Filter for the word "scene" and keep each matching line.

§ GIVEN RECORDS
◇ ◇ ◇ ◇ ◇
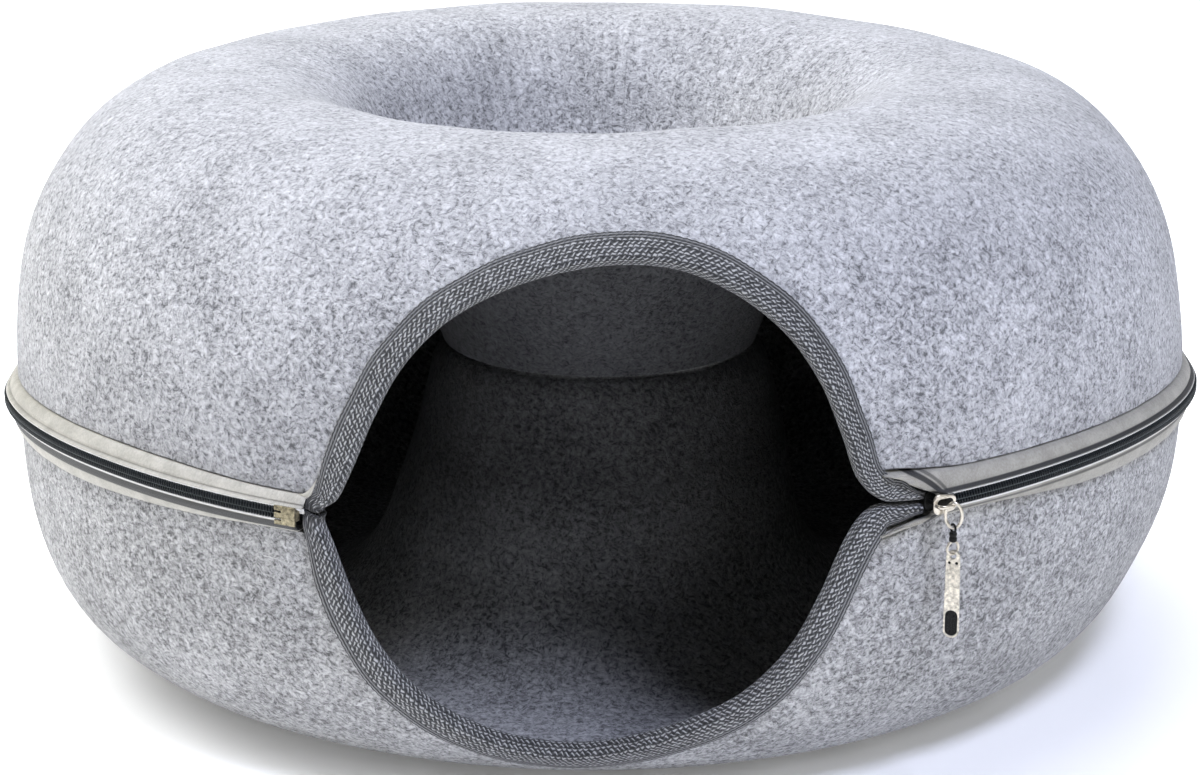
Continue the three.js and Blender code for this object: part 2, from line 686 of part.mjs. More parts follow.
◇ ◇ ◇ ◇ ◇
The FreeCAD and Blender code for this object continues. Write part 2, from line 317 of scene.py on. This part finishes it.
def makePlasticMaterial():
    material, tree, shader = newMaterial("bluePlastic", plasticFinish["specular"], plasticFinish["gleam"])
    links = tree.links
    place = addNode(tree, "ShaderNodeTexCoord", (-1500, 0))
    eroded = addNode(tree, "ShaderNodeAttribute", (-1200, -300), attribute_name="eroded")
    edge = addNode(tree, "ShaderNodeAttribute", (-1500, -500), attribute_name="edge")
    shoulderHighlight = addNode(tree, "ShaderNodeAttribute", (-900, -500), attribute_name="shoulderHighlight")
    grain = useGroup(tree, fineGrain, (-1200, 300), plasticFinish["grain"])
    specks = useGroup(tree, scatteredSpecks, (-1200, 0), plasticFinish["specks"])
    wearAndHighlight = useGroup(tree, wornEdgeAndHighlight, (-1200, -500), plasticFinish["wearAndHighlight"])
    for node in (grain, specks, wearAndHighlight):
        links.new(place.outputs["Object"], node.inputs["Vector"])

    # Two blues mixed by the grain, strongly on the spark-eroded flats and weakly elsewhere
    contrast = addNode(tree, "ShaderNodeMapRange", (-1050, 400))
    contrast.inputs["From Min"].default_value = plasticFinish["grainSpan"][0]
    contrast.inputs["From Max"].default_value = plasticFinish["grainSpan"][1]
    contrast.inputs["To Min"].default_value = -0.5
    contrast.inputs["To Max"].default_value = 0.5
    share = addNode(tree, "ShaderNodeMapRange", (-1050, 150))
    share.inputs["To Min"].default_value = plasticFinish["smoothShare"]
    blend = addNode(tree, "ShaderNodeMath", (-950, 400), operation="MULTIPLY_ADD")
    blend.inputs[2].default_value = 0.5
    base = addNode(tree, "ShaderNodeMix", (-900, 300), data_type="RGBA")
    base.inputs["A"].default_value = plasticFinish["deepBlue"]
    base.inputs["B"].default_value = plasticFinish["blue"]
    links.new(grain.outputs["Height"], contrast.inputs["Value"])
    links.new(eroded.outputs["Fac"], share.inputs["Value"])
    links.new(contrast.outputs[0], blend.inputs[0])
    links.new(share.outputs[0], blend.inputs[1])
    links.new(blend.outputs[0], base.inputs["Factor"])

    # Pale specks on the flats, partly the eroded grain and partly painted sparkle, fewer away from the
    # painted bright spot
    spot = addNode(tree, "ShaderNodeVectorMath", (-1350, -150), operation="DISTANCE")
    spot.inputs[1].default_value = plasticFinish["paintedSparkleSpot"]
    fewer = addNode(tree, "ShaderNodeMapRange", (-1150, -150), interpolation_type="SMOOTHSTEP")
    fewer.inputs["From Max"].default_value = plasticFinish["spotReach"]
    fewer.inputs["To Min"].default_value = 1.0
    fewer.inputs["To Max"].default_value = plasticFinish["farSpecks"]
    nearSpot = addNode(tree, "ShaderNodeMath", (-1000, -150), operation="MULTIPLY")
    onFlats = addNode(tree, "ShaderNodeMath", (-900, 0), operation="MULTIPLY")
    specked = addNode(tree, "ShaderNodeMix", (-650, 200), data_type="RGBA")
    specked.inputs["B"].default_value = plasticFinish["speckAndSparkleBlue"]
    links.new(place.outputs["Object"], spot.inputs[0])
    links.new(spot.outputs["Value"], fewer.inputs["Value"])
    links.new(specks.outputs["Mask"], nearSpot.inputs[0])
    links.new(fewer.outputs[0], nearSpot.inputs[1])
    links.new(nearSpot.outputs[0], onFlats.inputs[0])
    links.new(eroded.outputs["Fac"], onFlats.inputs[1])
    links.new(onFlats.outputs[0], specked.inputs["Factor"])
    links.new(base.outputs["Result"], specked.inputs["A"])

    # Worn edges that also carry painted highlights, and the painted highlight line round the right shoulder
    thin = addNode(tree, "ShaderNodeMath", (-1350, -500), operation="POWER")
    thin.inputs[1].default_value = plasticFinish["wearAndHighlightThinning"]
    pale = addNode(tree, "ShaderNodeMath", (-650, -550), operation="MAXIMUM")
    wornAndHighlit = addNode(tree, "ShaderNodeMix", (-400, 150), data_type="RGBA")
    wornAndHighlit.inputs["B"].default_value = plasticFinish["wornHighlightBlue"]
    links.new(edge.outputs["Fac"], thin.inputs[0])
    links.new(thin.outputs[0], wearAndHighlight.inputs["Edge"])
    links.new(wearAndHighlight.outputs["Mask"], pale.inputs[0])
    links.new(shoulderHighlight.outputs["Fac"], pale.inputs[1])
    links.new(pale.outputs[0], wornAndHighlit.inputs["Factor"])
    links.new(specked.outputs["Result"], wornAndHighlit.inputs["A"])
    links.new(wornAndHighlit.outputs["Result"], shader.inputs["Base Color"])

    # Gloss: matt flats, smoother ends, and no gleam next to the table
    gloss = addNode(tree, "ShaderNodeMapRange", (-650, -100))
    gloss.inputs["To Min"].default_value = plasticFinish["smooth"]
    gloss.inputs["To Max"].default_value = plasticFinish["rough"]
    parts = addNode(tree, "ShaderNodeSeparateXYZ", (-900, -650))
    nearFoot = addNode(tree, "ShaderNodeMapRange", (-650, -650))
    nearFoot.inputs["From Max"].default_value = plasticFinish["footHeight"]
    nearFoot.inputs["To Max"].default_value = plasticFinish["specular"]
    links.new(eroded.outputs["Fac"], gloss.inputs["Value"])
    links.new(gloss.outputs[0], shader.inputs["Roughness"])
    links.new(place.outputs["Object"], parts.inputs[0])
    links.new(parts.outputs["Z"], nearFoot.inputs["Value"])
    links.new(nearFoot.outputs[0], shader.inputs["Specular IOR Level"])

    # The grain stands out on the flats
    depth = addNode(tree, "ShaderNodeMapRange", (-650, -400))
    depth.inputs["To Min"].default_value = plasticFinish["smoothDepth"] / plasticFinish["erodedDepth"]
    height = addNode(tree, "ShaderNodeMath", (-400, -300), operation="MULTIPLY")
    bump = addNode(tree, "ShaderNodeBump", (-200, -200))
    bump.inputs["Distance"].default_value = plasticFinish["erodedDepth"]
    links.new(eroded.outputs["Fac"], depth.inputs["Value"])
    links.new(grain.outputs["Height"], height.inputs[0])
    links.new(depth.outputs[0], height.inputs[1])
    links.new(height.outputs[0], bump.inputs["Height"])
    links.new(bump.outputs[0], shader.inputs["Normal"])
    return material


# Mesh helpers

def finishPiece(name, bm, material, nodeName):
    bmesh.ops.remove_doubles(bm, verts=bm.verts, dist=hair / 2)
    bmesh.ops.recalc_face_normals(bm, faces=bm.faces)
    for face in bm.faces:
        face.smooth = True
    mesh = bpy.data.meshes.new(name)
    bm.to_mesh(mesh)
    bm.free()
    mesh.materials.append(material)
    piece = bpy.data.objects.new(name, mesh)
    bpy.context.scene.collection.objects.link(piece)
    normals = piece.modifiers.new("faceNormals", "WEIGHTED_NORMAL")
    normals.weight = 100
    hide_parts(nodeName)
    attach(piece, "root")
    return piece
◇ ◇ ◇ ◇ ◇
§ RESPONSE
The FreeCAD and Blender code for this object continues. Write part 2, from line 317 of scene.py on. This part finishes it.
    bpy.context.scene.collection.objects.link(piece)